» Aim: Write out all the data again, exactly as it stands.

+ + +

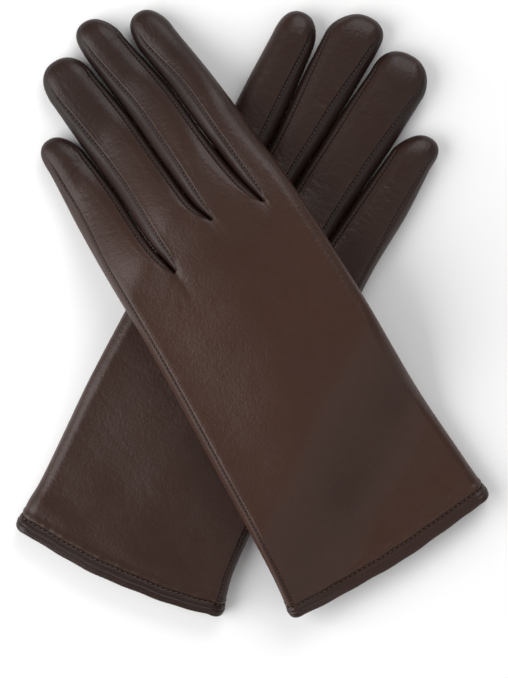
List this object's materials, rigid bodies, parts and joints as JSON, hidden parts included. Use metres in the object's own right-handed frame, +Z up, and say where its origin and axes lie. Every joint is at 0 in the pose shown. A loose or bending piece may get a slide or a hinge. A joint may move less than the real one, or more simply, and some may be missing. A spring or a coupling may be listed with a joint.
{
  "type": "pair of leather gloves",
  "caption": "Pair of lined dark brown leather dress gloves laid crossed, backs up, thumbs folded under, with sewn fourchettes and hemmed cuffs.",
  "frame": {"origin": "middle of the pair's outline, on the surface the gloves lie on", "axes": "+X to the right hand side as the cuffs point at the viewer, +Y from the cuffs to the fingertips, +Z up off the surface"},
  "size_m": [0.191, 0.2446, 0.0352],
  "materials": {
    "leather_back": "smooth dyed nappa, soft satin sheen, fine grain",
    "leather_palm": "smooth dyed nappa, a little duller where it is handled",
    "leather_fourchette": "smooth dyed nappa strips, sewn edges",
    "leather_hem": "turned leather edge with two sewn rows",
    "lining_knit": "fine brown rib knit"
  },
  "bodies": {
    "right_hand": {"right_back": "leather_back", "right_palm": "leather_palm", "right_lining_hand": "lining_knit", "right_cuff_hem": "leather_hem", "right_fourchette_index_middle": "leather_fourchette", "right_fourchette_middle_ring": "leather_fourchette", "right_fourchette_ring_little": "leather_fourchette"},
    "right_index": {"right_index_end": "leather_back", "right_index_fourchette_little_side": "leather_fourchette", "right_index_lining_end": "lining_knit"},
    "right_middle": {"right_middle_end": "leather_back", "right_middle_fourchette_index_side": "leather_fourchette", "right_middle_fourchette_little_side": "leather_fourchette", "right_middle_lining_end": "lining_knit"},
    "right_ring": {"right_ring_end": "leather_back", "right_ring_fourchette_index_side": "leather_fourchette", "right_ring_fourchette_little_side": "leather_fourchette", "right_ring_lining_end": "lining_knit"},
    "right_little": {"right_little_end": "leather_back", "right_little_fourchette_index_side": "leather_fourchette", "right_little_lining_end": "lining_knit"},
    "right_thumb": {"right_thumb": "leather_palm", "right_thumb_lining": "lining_knit"},
    "left_hand": {"left_back": "leather_back", "left_palm": "leather_palm", "left_lining_hand": "lining_knit", "left_cuff_hem": "leather_hem", "left_fourchette_index_middle": "leather_fourchette", "left_fourchette_middle_ring": "leather_fourchette", "left_fourchette_ring_little": "leather_fourchette"},
    "left_index": {"left_index_end": "leather_back", "left_index_fourchette_little_side": "leather_fourchette", "left_index_lining_end": "lining_knit"},
    "left_middle": {"left_middle_end": "leather_back", "left_middle_fourchette_index_side": "leather_fourchette", "left_middle_fourchette_little_side": "leather_fourchette", "left_middle_lining_end": "lining_knit"},
    "left_ring": {"left_ring_end": "leather_back", "left_ring_fourchette_index_side": "leather_fourchette", "left_ring_fourchette_little_side": "leather_fourchette", "left_ring_lining_end": "lining_knit"},
    "left_little": {"left_little_end": "leather_back", "left_little_fourchette_index_side": "leather_fourchette", "left_little_lining_end": "lining_knit"},
    "left_thumb": {"left_thumb": "leather_palm", "left_thumb_lining": "lining_knit"}
  },
  "joints": [
    {"name": "right_index_bend", "type": "hinge", "parent": "right_hand", "child": "right_index", "pos_m": [0.00496, 0.08613, 0.0062], "axis": [-0.8983, 0.4394, 0], "range_deg": [-15, 75]},
    {"name": "right_middle_bend", "type": "hinge", "parent": "right_hand", "child": "right_middle", "pos_m": [0.02292, 0.07849, 0.0062], "axis": [-0.8766, 0.4812, 0], "range_deg": [-15, 75]},
    {"name": "right_ring_bend", "type": "hinge", "parent": "right_hand", "child": "right_ring", "pos_m": [0.03939, 0.06378, 0.0062], "axis": [-0.8335, 0.5525, 0], "range_deg": [-15, 75]},
    {"name": "right_little_bend", "type": "hinge", "parent": "right_hand", "child": "right_little", "pos_m": [0.05178, 0.04216, 0.0062], "axis": [-0.8415, 0.5403, 0], "range_deg": [-15, 75]},
    {"name": "right_thumb_swing", "type": "hinge", "parent": "right_hand", "child": "right_thumb", "pos_m": [-0.032, -0.01489, 0.003], "axis": [0, 0, 1], "range_deg": [0, 40]},
    {"name": "left_index_bend", "type": "hinge", "parent": "left_hand", "child": "left_index", "pos_m": [-0.01962, 0.08597, 0.01858], "axis": [-0.8127, -0.5827, 0], "range_deg": [-15, 75]},
    {"name": "left_middle_bend", "type": "hinge", "parent": "left_hand", "child": "left_middle", "pos_m": [-0.03606, 0.07763, 0.01417], "axis": [-0.822, -0.5695, 0], "range_deg": [-15, 75]},
    {"name": "left_ring_bend", "type": "hinge", "parent": "left_hand", "child": "left_ring", "pos_m": [-0.05106, 0.06204, 0.01094], "axis": [-0.813, -0.5823, 0], "range_deg": [-15, 75]},
    {"name": "left_little_bend", "type": "hinge", "parent": "left_hand", "child": "left_little", "pos_m": [-0.06144, 0.03988, 0.01114], "axis": [-0.8516, -0.5242, 0], "range_deg": [-15, 75]},
    {"name": "left_thumb_swing", "type": "hinge", "parent": "left_hand", "child": "left_thumb", "pos_m": [0.02792, -0.01014, 0.0208], "axis": [0, 0, -1], "range_deg": [0, 40]},
    {"name": "left_glove_lift", "type": "slide", "parent": "right_hand", "child": "left_hand", "axis": [0, 0, 1], "range_m": [0, 0.08]}
  ]
}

+ + +

» The reply:
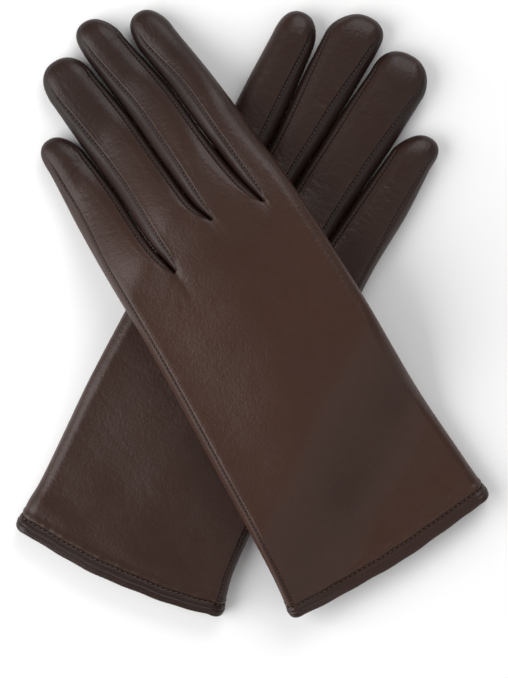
List this object's materials, rigid bodies, parts and joints as JSON, hidden parts included. Use metres in the object's own right-handed frame, +Z up, and say where its origin and axes lie. Every joint is at 0 in the pose shown. A loose or bending piece may get a slide or a hinge. A joint may move less than the real one, or more simply, and some may be missing. A spring or a coupling may be listed with a joint.
{
  "type": "pair of leather gloves",
  "caption": "Pair of lined dark brown leather dress gloves laid crossed, backs up, thumbs folded under, with sewn fourchettes and hemmed cuffs.",
  "frame": {"origin": "middle of the pair's outline, on the surface the gloves lie on", "axes": "+X to the right hand side as the cuffs point at the viewer, +Y from the cuffs to the fingertips, +Z up off the surface"},
  "size_m": [0.191, 0.2446, 0.0352],
  "materials": {
    "leather_back": "smooth dyed nappa, soft satin sheen, fine grain",
    "leather_palm": "smooth dyed nappa, a little duller where it is handled",
    "leather_fourchette": "smooth dyed nappa strips, sewn edges",
    "leather_hem": "turned leather edge with two sewn rows",
    "lining_knit": "fine brown rib knit"
  },
  "bodies": {
    "right_hand": {"right_back": "leather_back", "right_palm": "leather_palm", "right_lining_hand": "lining_knit", "right_cuff_hem": "leather_hem", "right_fourchette_index_middle": "leather_fourchette", "right_fourchette_middle_ring": "leather_fourchette", "right_fourchette_ring_little": "leather_fourchette"},
    "right_index": {"right_index_end": "leather_back", "right_index_fourchette_little_side": "leather_fourchette", "right_index_lining_end": "lining_knit"},
    "right_middle": {"right_middle_end": "leather_back", "right_middle_fourchette_index_side": "leather_fourchette", "right_middle_fourchette_little_side": "leather_fourchette", "right_middle_lining_end": "lining_knit"},
    "right_ring": {"right_ring_end": "leather_back", "right_ring_fourchette_index_side": "leather_fourchette", "right_ring_fourchette_little_side": "leather_fourchette", "right_ring_lining_end": "lining_knit"},
    "right_little": {"right_little_end": "leather_back", "right_little_fourchette_index_side": "leather_fourchette", "right_little_lining_end": "lining_knit"},
    "right_thumb": {"right_thumb": "leather_palm", "right_thumb_lining": "lining_knit"},
    "left_hand": {"left_back": "leather_back", "left_palm": "leather_palm", "left_lining_hand": "lining_knit", "left_cuff_hem": "leather_hem", "left_fourchette_index_middle": "leather_fourchette", "left_fourchette_middle_ring": "leather_fourchette", "left_fourchette_ring_little": "leather_fourchette"},
    "left_index": {"left_index_end": "leather_back", "left_index_fourchette_little_side": "leather_fourchette", "left_index_lining_end": "lining_knit"},
    "left_middle": {"left_middle_end": "leather_back", "left_middle_fourchette_index_side": "leather_fourchette", "left_middle_fourchette_little_side": "leather_fourchette", "left_middle_lining_end": "lining_knit"},
    "left_ring": {"left_ring_end": "leather_back", "left_ring_fourchette_index_side": "leather_fourchette", "left_ring_fourchette_little_side": "leather_fourchette", "left_ring_lining_end": "lining_knit"},
    "left_little": {"left_little_end": "leather_back", "left_little_fourchette_index_side": "leather_fourchette", "left_little_lining_end": "lining_knit"},
    "left_thumb": {"left_thumb": "leather_palm", "left_thumb_lining": "lining_knit"}
  },
  "joints": [
    {"name": "right_index_bend", "type": "hinge", "parent": "right_hand", "child": "right_index", "pos_m": [0.00496, 0.08613, 0.0062], "axis": [-0.8983, 0.4394, 0], "range_deg": [-15, 75]},
    {"name": "right_middle_bend", "type": "hinge", "parent": "right_hand", "child": "right_middle", "pos_m": [0.02292, 0.07849, 0.0062], "axis": [-0.8766, 0.4812, 0], "range_deg": [-15, 75]},
    {"name": "right_ring_bend", "type": "hinge", "parent": "right_hand", "child": "right_ring", "pos_m": [0.03939, 0.06378, 0.0062], "axis": [-0.8335, 0.5525, 0], "range_deg": [-15, 75]},
    {"name": "right_little_bend", "type": "hinge", "parent": "right_hand", "child": "right_little", "pos_m": [0.05178, 0.04216, 0.0062], "axis": [-0.8415, 0.5403, 0], "range_deg": [-15, 75]},
    {"name": "right_thumb_swing", "type": "hinge", "parent": "right_hand", "child": "right_thumb", "pos_m": [-0.032, -0.01489, 0.003], "axis": [0, 0, 1], "range_deg": [0, 40]},
    {"name": "left_index_bend", "type": "hinge", "parent": "left_hand", "child": "left_index", "pos_m": [-0.01962, 0.08597, 0.01858], "axis": [-0.8127, -0.5827, 0], "range_deg": [-15, 75]},
    {"name": "left_middle_bend", "type": "hinge", "parent": "left_hand", "child": "left_middle", "pos_m": [-0.03606, 0.07763, 0.01417], "axis": [-0.822, -0.5695, 0], "range_deg": [-15, 75]},
    {"name": "left_ring_bend", "type": "hinge", "parent": "left_hand", "child": "left_ring", "pos_m": [-0.05106, 0.06204, 0.01094], "axis": [-0.813, -0.5823, 0], "range_deg": [-15, 75]},
    {"name": "left_little_bend", "type": "hinge", "parent": "left_hand", "child": "left_little", "pos_m": [-0.06144, 0.03988, 0.01114], "axis": [-0.8516, -0.5242, 0], "range_deg": [-15, 75]},
    {"name": "left_thumb_swing", "type": "hinge", "parent": "left_hand", "child": "left_thumb", "pos_m": [0.02792, -0.01014, 0.0208], "axis": [0, 0, -1], "range_deg": [0, 40]},
    {"name": "left_glove_lift", "type": "slide", "parent": "right_hand", "child": "left_hand", "axis": [0, 0, 1], "range_m": [0, 0.08]}
  ]
}